Organizational needs can vary significantly based on the type of industry, size of the company, age of the company, complexity of the environment, immediate and long term goals of the company, culture etc., Regardless of the current state of the organization, adoption of a SRE strategy can benefit the organization as long as the key drivers for the strategy and success criteria are well established. Some of the drivers could include:
Meeting Customer Expectations
In the digital age, customer expectations have soared to new heights. Whether it's accessing an e-commerce website, using a mobile app, or streaming content online, customers demand seamless experiences with minimal downtime. Any service interruption can result in frustration, loss of trust, and, ultimately, customers switching to competitors.
To address these heightened expectations, companies must prioritize system reliability and performance. SRE, with its focus on ensuring systems are highly available and responsive, is the perfect ally in this endeavor. By employing SRE principles, organizations can minimize downtime, enhance user experiences, and build trust with their customers. In essence, SRE helps ensure that the digital services customers rely on are always available and performant.
Rapid and Predictable Product Delivery
In today's competitive landscape, business growth and transformation are paramount. To achieve this, organizations must be agile and responsive to market demands. Rapid delivery of products and features using Continuous Integration (CI), Continuous Deployment (CD), and Continuous Verification (CV) has become the lifeblood of many industries, and the ability to bring new features to market quickly can be a significant competitive advantage.

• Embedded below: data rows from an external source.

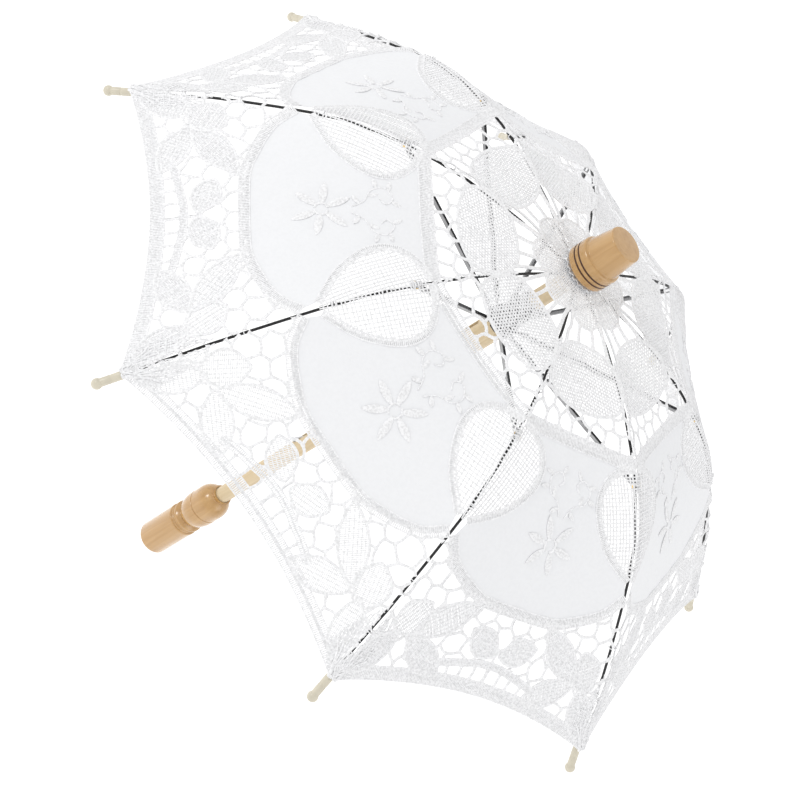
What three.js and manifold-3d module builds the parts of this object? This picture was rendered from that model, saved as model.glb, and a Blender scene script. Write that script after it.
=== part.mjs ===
// A folding lace parasol: a wood shaft with a turned handle and a turned cap, eight steel ribs with
// their stretchers, a runner that slides on the shaft, and a lace canopy of eight gores.
// Millimetres, +Z up along the shaft, origin at the centre of the handle's flat butt end.
// It stands open, with the runner pushed up past the top catch.
import * as THREE from "three";
import { mergeVertices } from "three/addons/utils/BufferGeometryUtils.js";
import Module from "manifold-3d";

const wasm = await Module();
wasm.setup();

// ---- Driving dimensions ----

const RIB_COUNT = 8;
const GORE_HALF_ANGLE = Math.PI / RIB_COUNT;
const GAP = 0.3; // between two pieces that touch in the real object

const HANDLE_HEIGHT = 80;
const HANDLE_SOCKET_DEPTH = 20;
const SHAFT_RADIUS = 5.5;
const TENON_RADIUS = 4; // the shaft's thinner top, which holds the notch, the rosette and the cap
const CAP_BASE = 410;
const CAP_HEIGHT = 30;
const CAP_SOCKET_DEPTH = 20;

const CROWN_HINGE = new THREE.Vector2(8, 404); // radius and height of the ribs' hinge wire
const RUNNER_HINGE = new THREE.Vector2(8.6, 345); // the same for the stretchers' wire, parasol open
const TIP_END = new THREE.Vector2(250, 275); // the outer end of a rib tip
const JOINT_RADIUS = 121; // where the stretcher is riveted to the rib

const WIRE_RADIUS = 0.8; // of a rib
const HINGE_WIRE_RADIUS = 0.45;
const RIVET_RADIUS = 0.6;
const EYE_WIDTH = 2 * WIRE_RADIUS; // an eye is as thick as the rib's wire
const SLOT_WIDTH = 2.6; // in the two notched rings, each slot holding one eye

const TIP_LENGTH = 17;
const CANOPY_LIFT = 2; // from a rib's centre line up to the canopy's underside
const CANOPY_THICKNESS = 1.2;
const CANOPY_INNER_RADIUS = 10.5;
const CANOPY_CORNER_RADIUS = 236; // where the canopy's corner is tied to the rib, at the tip's mouth
const HEM_MIDDLE_RADIUS = 229; // the same level of the rib as the hem's middle
const CANOPY_SAG = 3.5; // how far the canopy sinks between two ribs

const CURVE_SIDES = 32;
const SMALL_SIDES = 10;

// ---- Colours ----

const varnishedMaple = { color: 0xe1b482, roughness: 0.35 };
const paleWood = { color: 0xe1cd96, roughness: 0.6 };
const blackSteel = { color: 0x1a1a1c, roughness: 0.4, metalness: 0.8 };
const blackPlastic = { color: 0x202022, roughness: 0.5 };
const brassMetal = { color: 0xb08a4a, roughness: 0.35, metalness: 0.9 };
const brightSteel = { color: 0xb8babd, roughness: 0.3, metalness: 0.9 };
const creamPlastic = { color: 0xd7d0be, roughness: 0.45 };
const whiteLace = { color: 0xf4f4f2, roughness: 0.9 };

const parasol = new THREE.Group();

// Adds a named mesh to a group.
function add(group, name, geometry, look) {
  const mesh = new THREE.Mesh(geometry, new THREE.MeshStandardMaterial(look));
  mesh.name = name;
  group.add(mesh);
  return mesh;
}

// ---- Solids and their cuts ----

// A geometry with its shared corners merged, as a solid that can be cut.
function solidOf(geometry) {
  const bare = new THREE.BufferGeometry();
  bare.setAttribute("position", geometry.getAttribute("position"));
  bare.setIndex(geometry.getIndex());
  const merged = mergeVertices(bare, 1e-4);
  const vertProperties = merged.getAttribute("position").array;
  const triVerts = new Uint32Array(merged.getIndex().array);
  return new wasm.Manifold(new wasm.Mesh({ numProp: 3, vertProperties, triVerts }));
}

function geometryOf(solid) {
  const mesh = solid.getMesh();
  const geometry = new THREE.BufferGeometry();
  geometry.setAttribute("position", new THREE.BufferAttribute(mesh.vertProperties, 3));
  geometry.setIndex(new THREE.BufferAttribute(mesh.triVerts, 1));
  const flat = geometry.toNonIndexed();
  flat.computeVertexNormals();
  return flat;
}

// Joins some geometries into one solid and then cuts the others out of it.
function carve(joined, removed) {
  let solid = solidOf(joined[0]);
  for (const geometry of joined.slice(1)) {
    solid = solid.add(solidOf(geometry));
  }
  for (const geometry of removed) {
    solid = solid.subtract(solidOf(geometry));
  }
  return geometryOf(solid);
}

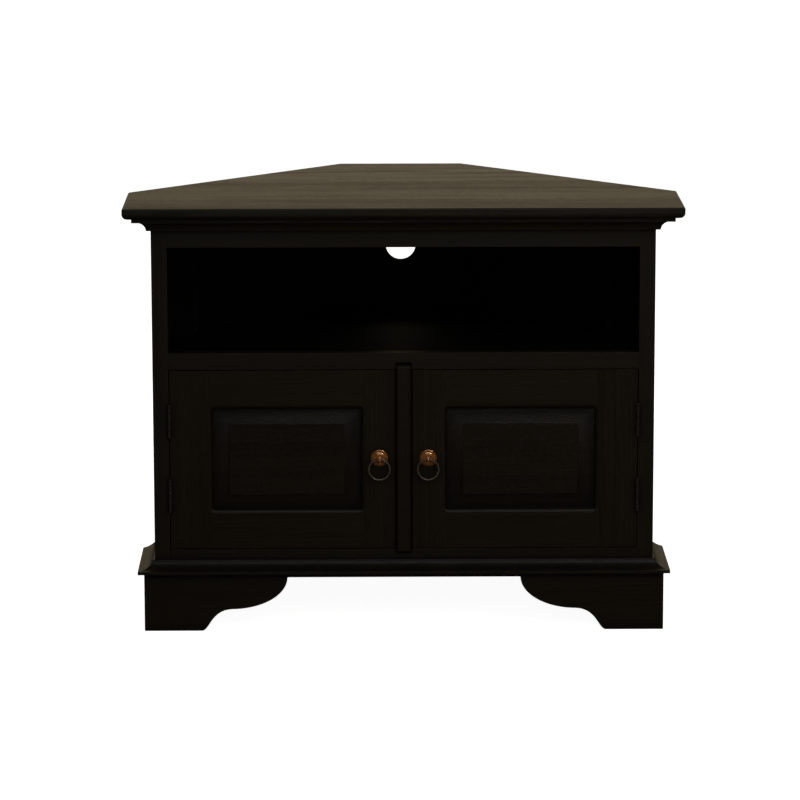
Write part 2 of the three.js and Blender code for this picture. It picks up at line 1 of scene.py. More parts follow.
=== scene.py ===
# Corner television cabinet in near-black stained hardwood: a five-sided carcass with an open bay,
# two framed and panelled doors with ring pulls, and a moulded plinth on scrolled bracket feet.
# Metres, +Z up, front toward -Y. The pieces come in the order in which the cabinet is put together.
from math import atan2, cos, pi, radians, sin, sqrt

import bpy
import numpy as np
from mathutils import Matrix, Vector


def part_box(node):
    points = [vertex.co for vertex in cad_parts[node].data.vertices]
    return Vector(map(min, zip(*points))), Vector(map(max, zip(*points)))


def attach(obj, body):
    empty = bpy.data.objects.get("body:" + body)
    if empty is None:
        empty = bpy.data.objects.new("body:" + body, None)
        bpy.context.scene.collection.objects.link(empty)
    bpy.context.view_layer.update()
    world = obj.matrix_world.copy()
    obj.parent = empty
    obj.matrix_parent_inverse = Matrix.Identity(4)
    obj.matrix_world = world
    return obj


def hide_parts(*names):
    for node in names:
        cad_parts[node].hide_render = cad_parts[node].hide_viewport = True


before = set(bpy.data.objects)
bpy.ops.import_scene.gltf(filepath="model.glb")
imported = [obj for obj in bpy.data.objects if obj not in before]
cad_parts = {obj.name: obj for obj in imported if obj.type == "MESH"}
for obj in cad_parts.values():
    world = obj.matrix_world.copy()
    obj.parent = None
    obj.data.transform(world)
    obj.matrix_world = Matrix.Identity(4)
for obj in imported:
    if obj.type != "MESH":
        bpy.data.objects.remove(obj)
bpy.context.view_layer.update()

# Viewpoint: a long lens some seven metres off and a little above the top, so that the cabinet's
# uprights stay upright. It stands slightly left of the middle and looks slightly right.
view_place = Vector((-0.0719, -7.3749, 1.8164))
view_pitch = radians(11.071)
view_turn = radians(0.525)
view_roll = radians(-0.096)
ahead = Vector((
    sin(view_turn) * cos(view_pitch), cos(view_turn) * cos(view_pitch), -sin(view_pitch),
))
level = Vector((cos(view_turn), -sin(view_turn), 0))
upward = level.cross(ahead)
right = cos(view_roll) * level + sin(view_roll) * upward
above = right.cross(ahead)

bpy.ops.object.camera_add()
camera = bpy.context.object
camera.name = "view_camera"
camera.data.lens = 181.52
camera.data.sensor_width = 36
camera.data.clip_end = 100
camera.matrix_world = Matrix((
    (right.x, above.x, -ahead.x, view_place.x),
    (right.y, above.y, -ahead.y, view_place.y),
    (right.z, above.z, -ahead.z, view_place.z),
    (0, 0, 0, 1),
))
bpy.context.scene.camera = camera
bpy.context.scene.view_settings.view_transform = "Standard"


# Studio: a plain pale floor that looks white, and soft light. Broad lights that nothing mirrors
# stand overhead, in front and behind both corners. The panels are what lacquer and metal mirror: a
# wide one behind for the top, dim ones in front, above and at the sides, and a small bright one.
def new_material(name):
    """A material, its nodes and its surface shader."""
    material = bpy.data.materials.new(name)
    material.use_nodes = True
    return material, material.node_tree, material.node_tree.nodes["Principled BSDF"]


bpy.ops.mesh.primitive_plane_add(size=60, location=(0, 0, 0))
floor = bpy.context.object
floor.name = "studio_floor"
floor.visible_glossy = False
floor.visible_diffuse = False
paper, _, sheet = new_material("floor paper")
sheet.inputs["Base Color"].default_value = (0.85, 0.85, 0.85, 1)
sheet.inputs["Roughness"].default_value = 1
sheet.inputs["Specular IOR Level"].default_value = 0
sheet.inputs["Emission Color"].default_value = (1, 1, 1, 1)
sheet.inputs["Emission Strength"].default_value = 0.95
floor.data.materials.append(paper)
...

SRE plays a crucial role in supporting rapid and predictable delivery. By implementing SRE practices, organizations can minimize disruptions, reduce the risk of outages during deployments, and ensure that new features and updates are delivered smoothly. SRE teams work closely with development teams to optimize processes and tools, leading to shorter development cycles and faster time-to-market.
Enhancing Developer & Delivery Experience
Developers are the creative minds behind new features and innovations. However, they are often burdened with operational toil—repetitive, manual tasks associated with managing and maintaining systems. Toil can be a significant drain on developer productivity and motivation.
SRE addresses this challenge by automating repetitive tasks, allowing developers to focus on what they do best: creating software. Through collaboration between SRE and development teams, toil is minimized, and developers are empowered to work on high-impact projects. This not only boosts developer morale but also leads to more efficient development processes and higher-quality software.
Reducing the Cost of Upkeep
Maintaining and ensuring the availability of complex digital environments can be expensive. Traditional approaches to infrastructure and operations often require substantial investments in hardware, personnel, and maintenance.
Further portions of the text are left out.